The Kentucky Derby would also be his only race at three, as he came out of the race lame, and was feared to never be able to race again. He didn’t show his lameness until he was returning to the barns, as the bay colt paraded proudly in front of the stands with his garland of ferns and pink and white carnations. I’m not sure what happened and how each jockey ended up on their mount.

After the Derby, Winkfield was said to have worked both horses, and knowing that Turner would have his choice of horses, intentionally worked Alan-A-Dale slower so that he would choose The Rival. Turner rode Alan-A-Dale in his final work, which was slower by a second than The Rival’s. After the Derby, Turner said that McDowell put him on The Rival, who was the worst horse, so as to confuse everyone. The other riders trailed him, thinking that he was planning something and that he had more horse underneath him, which allowed Alan-A-Dale to go to the front unchallenged.

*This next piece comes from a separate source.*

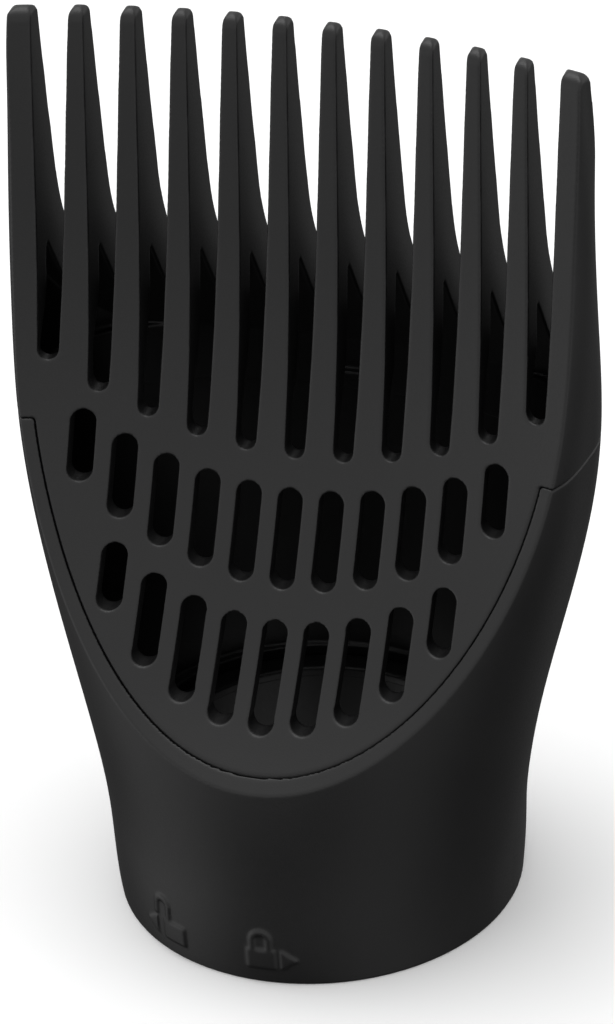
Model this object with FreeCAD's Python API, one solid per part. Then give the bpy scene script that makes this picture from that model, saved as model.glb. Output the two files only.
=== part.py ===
"""Comb nozzle for a hand-held hair dryer.

Three mouldings: a flared body shell, a comb head that snaps into its top and
carries the vented front panel and twelve hollow-rooted teeth, and a coupling
ring in the collar that takes the dryer's barrel with a twist lock.

Frame: origin at the centre of the collar's lower edge, +Z up through the teeth,
-Y towards the vented front, X across the comb. Millimetres.
"""
import FreeCAD, Part
import math
import os
from FreeCAD import Vector

# ---- overall ----
TIP_HEIGHT = 127.5          # tooth tips above the collar's lower edge
SEAM_HEIGHT = 71.2          # parting plane between body shell and comb head
WALL = 1.8                  # body shell wall, seen as the rim round the panel
FIT = 0.1                   # clearance between mating mouldings

# Outside of the nozzle, from collar to tips. Each station is a superellipse:
# height, half width, centre y, front depth, back depth, squareness.
STATIONS = (
    (0.0, 28.0, 0.0, 28.0, 28.0, 2.00),
    (14.0, 29.1, 0.4, 28.3, 28.0, 2.00),
    (30.0, 31.9, 1.1, 28.5, 28.1, 2.03),
    (46.0, 35.8, 3.4, 28.6, 26.2, 2.20),
    (61.0, 39.0, 5.2, 26.2, 23.3, 2.38),
    (75.0, 40.6, 5.7, 21.2, 19.9, 2.45),
    (90.0, 41.1, 6.2, 14.4, 13.6, 2.45),
    (106.0, 41.0, 7.5, 9.7, 9.9, 2.60),
    (117.0, 40.75, 9.1, 7.5, 8.0, 3.40),
    (TIP_HEIGHT, 40.4, 10.6, 5.5, 6.3, 4.50),
)
SECTION_POINTS = 20         # points round each station's closed curve

# ---- scooped front ----
# Profile on the centre line, as (height, y); it leans back 45 degrees at the
# foot and stands nearly upright at the teeth.
SCOOP_PROFILE = (
    (22.0, -37.5),
    (31.0, -27.1),
    (44.0, -15.4),
    (58.0, -6.2),
    (72.0, 0.4),
    (88.0, 5.4),
    (108.0, 9.6),
    (132.0, 14.5),
)
SCOOP_RADIUS = 145.0        # hollow of the front across X
SCOOP_HALF_SPAN = 56.0      # half width of the working surfaces
SHEET_LOW = 22.0            # height range of the front's working surface
SHEET_HIGH = 132.0
SHEET_COLUMNS = 9
SHEET_ROWS = 23
PANEL_LOW = 26.0            # height range of the surface behind the panel
PANEL_HIGH = 100.0
ROOF_LOW = 60.0
ROOF_HIGH = 98.0
PANEL_THICKNESS = 2.5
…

In the stretch the others realized that he had no horse and it was too late to catch the leader. Either way, McDowell finished first and third with his two horses that he owned and trained, and repeated the outcome in the 1906 Kentucky Oaks with his fillies King’s Daughter and Lady Anne. Alan-A-Dale would race again at four, five, and six. He won one more stakes race and set a world record for the mile in 1902 with a time of 1:37 2/5 at Washington Park in Chicago.

He would retire with a record from 37 starts of 17-7-1, and earnings of over $25,000. He was retired to Ashland where he stood at stud.

This is the best race description that I found detailing the stretch drive, from “The History of the Kentucky Derby, 1875-1921: “It was a great race to watch from start to finish. At the finish of the race all four jockeys were riding like demons, and the favorite, Abe Frank, was beaten because he was not the best horse at the weights that day. Inventor and The Rival, second and third horses in this race were well ridden and ran gamely, but there is no way they could have been closer up at the finish no matter in what way they would have changed their running.”